PUSHING HARD ON SOFTWARE

Does your acquisition of Teknekron Communications Systems, a Californian software supplier and systems integrator, mean you will be devoting more resources to software development?

We are ratcheting up our development expenditure all the time. Life is a desperate race to develop new products. Thus, nothing relieves a company of its responsibility to conquer new technology.

Teknekron’s technology is certainly leading-edge, but we don’t want to integrate its operations into Reuters. We want it to focus on research and innovation.

In our overall approach to R&D, a large development group controls the infrastructure and also develops the basic platforms on which we move ahead. But where we can, we prefer to keep smaller groups in which we have a stake, with some interest left in the hands of the management.

LAISSEZ-FAIRE GOVERNANCE

With all your acquisitions, people must be working on a variety of projects. How do you determine which ones are worth nurturing?

I’m rather laissez-faire about this in that we don’t have across-the-board criteria. I believe in analyzing skills but not in sweeping strategies or vision statements. The problem is that if you formulate a vision, conditions change, and your statement becomes outdated. That confuses everybody. You shouldn’t have a strategy unless you’re not going change it for 10 or 12 years. That’s how long it will take to realize it.

Our strategy today is what we think today, and tomorrow it will be what we think tomorrow. We change our minds. We change direction. We’re flexible. That’s the key.

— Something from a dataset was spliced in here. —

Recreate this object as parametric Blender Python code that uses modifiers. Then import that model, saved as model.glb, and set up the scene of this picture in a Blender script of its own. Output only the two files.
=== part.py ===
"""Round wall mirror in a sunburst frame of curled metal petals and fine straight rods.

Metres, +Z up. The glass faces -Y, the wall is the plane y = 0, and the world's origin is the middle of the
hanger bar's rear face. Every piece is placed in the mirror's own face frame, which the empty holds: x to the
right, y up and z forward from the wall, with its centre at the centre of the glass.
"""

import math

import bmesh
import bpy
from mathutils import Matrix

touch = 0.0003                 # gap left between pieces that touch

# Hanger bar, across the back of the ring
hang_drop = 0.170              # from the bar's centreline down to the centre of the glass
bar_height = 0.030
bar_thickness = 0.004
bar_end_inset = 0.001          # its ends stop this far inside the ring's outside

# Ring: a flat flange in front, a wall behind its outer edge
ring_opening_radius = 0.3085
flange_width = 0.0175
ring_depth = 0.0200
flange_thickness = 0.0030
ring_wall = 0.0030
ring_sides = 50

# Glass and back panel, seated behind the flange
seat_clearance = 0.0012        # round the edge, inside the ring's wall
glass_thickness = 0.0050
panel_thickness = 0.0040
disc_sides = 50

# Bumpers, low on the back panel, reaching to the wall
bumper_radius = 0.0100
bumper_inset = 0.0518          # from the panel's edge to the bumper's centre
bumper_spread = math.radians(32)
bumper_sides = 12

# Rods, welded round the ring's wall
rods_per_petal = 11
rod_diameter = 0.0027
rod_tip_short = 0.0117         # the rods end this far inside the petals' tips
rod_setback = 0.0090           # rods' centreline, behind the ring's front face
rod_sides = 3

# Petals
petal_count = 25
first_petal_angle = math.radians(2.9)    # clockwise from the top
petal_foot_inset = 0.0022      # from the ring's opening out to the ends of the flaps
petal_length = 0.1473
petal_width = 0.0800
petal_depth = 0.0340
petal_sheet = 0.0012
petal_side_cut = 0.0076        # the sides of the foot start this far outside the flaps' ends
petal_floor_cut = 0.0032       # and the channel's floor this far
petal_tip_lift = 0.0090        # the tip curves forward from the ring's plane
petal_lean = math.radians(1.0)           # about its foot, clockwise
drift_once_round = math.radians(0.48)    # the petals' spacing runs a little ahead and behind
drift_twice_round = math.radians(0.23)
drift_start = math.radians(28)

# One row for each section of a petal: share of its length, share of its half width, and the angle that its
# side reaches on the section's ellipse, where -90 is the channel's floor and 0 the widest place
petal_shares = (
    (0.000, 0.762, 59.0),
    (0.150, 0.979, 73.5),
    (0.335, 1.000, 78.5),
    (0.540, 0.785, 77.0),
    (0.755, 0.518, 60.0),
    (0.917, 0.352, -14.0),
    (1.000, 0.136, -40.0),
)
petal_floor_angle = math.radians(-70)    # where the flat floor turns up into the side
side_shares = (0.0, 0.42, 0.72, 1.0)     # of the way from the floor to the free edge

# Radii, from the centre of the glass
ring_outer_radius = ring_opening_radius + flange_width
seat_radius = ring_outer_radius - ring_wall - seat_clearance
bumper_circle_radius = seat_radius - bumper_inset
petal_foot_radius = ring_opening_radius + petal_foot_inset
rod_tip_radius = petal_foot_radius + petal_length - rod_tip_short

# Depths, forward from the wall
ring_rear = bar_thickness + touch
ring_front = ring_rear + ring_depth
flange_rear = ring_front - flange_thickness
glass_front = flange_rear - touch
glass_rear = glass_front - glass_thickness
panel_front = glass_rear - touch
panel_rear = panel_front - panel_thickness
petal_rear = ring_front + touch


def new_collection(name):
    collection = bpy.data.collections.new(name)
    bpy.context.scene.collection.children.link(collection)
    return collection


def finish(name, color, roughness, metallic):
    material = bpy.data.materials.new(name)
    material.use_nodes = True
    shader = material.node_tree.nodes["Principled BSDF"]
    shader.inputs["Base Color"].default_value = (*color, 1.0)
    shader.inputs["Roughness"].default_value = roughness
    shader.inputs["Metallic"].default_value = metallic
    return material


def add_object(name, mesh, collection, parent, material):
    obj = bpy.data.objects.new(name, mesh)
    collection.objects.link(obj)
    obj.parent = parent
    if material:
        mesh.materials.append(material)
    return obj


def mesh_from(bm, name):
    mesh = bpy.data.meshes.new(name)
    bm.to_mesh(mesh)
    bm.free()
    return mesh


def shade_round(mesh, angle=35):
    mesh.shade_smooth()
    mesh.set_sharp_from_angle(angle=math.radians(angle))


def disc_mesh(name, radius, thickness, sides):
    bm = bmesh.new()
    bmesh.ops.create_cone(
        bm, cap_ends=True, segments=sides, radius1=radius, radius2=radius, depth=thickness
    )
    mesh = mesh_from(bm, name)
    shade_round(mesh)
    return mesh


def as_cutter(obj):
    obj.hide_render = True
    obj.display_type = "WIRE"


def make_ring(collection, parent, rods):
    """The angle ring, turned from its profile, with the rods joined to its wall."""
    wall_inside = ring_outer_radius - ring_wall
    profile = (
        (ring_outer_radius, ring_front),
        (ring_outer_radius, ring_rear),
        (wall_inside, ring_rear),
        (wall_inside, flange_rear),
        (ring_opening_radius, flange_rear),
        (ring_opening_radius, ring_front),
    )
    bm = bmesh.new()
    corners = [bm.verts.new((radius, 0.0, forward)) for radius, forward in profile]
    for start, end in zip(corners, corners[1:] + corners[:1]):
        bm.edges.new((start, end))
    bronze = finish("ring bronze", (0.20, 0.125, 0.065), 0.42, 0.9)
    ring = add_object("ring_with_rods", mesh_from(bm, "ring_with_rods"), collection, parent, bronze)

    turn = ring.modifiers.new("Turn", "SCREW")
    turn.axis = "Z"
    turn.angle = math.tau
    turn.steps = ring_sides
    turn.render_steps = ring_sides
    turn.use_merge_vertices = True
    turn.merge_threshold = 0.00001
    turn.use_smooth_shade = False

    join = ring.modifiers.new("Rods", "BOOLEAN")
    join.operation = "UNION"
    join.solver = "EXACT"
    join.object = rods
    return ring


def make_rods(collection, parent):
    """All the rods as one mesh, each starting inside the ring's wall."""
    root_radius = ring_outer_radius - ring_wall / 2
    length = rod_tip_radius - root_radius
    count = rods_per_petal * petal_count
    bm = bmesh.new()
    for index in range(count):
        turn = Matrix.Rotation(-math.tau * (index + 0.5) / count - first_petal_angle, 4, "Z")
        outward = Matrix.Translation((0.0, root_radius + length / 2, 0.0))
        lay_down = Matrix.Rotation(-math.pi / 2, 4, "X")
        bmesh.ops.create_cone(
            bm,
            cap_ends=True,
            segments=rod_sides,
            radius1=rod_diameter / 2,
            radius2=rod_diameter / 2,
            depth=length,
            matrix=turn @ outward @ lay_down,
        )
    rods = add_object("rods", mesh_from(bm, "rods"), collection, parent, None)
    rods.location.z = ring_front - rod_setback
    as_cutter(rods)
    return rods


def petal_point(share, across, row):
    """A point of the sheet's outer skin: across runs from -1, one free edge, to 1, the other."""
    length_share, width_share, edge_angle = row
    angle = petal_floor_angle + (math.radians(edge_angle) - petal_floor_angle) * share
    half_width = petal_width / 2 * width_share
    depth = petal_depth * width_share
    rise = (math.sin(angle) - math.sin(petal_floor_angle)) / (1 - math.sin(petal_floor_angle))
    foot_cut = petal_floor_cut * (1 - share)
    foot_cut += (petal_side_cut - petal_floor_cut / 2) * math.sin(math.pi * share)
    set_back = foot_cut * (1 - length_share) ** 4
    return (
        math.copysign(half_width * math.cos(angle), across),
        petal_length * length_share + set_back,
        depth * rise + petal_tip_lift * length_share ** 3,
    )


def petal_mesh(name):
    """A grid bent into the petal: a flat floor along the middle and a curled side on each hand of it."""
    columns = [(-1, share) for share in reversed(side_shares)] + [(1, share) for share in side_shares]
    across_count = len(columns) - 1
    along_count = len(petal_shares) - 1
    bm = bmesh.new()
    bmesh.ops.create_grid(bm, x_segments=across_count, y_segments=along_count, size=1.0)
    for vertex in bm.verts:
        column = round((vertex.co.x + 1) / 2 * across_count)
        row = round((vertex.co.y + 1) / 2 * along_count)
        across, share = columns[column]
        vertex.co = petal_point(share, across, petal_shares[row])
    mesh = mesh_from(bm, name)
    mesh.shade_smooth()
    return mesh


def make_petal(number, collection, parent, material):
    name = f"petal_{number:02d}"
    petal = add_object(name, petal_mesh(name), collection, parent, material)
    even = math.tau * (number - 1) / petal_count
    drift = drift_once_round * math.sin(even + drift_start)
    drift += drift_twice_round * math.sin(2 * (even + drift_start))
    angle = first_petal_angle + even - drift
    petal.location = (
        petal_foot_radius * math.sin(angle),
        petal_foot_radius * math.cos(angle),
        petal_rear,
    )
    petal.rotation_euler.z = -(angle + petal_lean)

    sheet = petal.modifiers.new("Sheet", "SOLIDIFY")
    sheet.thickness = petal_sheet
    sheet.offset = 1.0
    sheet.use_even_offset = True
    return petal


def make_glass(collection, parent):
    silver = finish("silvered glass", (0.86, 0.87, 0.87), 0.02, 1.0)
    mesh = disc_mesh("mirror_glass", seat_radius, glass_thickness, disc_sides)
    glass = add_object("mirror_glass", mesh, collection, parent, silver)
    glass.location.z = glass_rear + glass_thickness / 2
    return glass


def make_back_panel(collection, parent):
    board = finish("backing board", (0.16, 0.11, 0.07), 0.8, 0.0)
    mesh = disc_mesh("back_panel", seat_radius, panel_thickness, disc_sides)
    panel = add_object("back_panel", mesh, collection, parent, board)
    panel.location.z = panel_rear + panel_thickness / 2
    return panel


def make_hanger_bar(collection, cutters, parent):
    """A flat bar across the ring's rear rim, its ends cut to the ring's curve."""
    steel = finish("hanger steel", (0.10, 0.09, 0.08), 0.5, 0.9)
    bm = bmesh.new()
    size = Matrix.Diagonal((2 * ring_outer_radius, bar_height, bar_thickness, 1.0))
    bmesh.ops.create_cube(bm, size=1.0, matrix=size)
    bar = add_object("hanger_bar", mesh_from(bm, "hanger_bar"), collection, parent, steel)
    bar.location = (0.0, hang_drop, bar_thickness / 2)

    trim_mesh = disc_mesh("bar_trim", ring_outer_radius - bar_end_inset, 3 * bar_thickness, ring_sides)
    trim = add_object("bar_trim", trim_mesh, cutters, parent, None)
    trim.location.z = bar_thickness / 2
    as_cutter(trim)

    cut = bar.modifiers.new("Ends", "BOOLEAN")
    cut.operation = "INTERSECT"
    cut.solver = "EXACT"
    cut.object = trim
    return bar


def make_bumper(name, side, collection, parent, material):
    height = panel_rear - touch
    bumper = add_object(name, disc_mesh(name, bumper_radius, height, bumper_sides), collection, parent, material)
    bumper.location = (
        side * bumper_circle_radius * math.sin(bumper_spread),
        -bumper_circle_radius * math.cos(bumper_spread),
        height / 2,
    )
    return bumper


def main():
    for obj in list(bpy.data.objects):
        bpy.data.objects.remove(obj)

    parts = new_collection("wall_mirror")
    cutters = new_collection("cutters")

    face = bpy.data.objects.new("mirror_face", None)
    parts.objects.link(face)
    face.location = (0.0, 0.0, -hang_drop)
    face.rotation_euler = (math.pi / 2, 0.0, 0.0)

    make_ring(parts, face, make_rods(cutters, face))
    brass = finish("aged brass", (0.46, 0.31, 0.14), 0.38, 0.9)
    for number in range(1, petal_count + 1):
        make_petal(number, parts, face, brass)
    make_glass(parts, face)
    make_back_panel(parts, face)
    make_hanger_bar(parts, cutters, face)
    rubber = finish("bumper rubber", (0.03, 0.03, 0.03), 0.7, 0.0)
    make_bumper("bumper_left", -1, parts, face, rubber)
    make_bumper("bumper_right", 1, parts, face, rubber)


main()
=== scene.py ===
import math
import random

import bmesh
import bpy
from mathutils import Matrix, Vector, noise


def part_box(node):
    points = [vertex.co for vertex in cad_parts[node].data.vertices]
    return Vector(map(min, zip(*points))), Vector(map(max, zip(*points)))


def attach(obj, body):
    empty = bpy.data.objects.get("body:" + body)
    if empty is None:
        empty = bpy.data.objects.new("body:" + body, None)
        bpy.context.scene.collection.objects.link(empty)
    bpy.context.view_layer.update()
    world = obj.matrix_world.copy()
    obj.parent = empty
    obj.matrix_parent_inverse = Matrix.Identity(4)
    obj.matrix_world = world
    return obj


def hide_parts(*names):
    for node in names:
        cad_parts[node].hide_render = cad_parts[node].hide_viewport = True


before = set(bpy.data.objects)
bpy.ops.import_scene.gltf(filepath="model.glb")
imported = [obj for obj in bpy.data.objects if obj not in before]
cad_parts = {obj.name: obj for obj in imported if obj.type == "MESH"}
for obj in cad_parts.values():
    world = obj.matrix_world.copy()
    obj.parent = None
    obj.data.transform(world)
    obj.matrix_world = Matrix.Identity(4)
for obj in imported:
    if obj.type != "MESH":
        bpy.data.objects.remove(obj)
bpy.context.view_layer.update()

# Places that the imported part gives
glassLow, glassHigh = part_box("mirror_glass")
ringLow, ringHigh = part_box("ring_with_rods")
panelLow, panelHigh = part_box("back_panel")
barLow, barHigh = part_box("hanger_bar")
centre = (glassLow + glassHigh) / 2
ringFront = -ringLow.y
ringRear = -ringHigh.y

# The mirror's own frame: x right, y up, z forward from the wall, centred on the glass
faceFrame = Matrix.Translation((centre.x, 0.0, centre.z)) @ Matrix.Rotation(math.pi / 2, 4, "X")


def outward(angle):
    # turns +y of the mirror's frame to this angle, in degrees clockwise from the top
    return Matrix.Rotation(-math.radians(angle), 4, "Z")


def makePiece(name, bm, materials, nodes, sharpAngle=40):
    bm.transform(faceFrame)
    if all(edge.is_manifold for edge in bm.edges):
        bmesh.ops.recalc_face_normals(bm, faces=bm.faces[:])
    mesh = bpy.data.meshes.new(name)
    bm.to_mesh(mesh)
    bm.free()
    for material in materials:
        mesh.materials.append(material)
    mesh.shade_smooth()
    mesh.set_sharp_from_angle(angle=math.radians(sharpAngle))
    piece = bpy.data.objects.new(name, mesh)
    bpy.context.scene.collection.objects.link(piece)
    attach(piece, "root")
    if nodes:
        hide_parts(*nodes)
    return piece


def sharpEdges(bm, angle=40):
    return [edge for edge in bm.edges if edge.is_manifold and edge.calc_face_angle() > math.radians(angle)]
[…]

If someone is not doing well on a project, we may change the person in charge of it. But we’re trying to move away from being a top-down company. In the intelligence business, the rate of change is too fast, and hierarchies are unworkable. That’s because the people closest to the customer are usually those in touch with the latest fads, not executives four levels up. We must trust the people down in the structure to tell us what to do. That way we get results.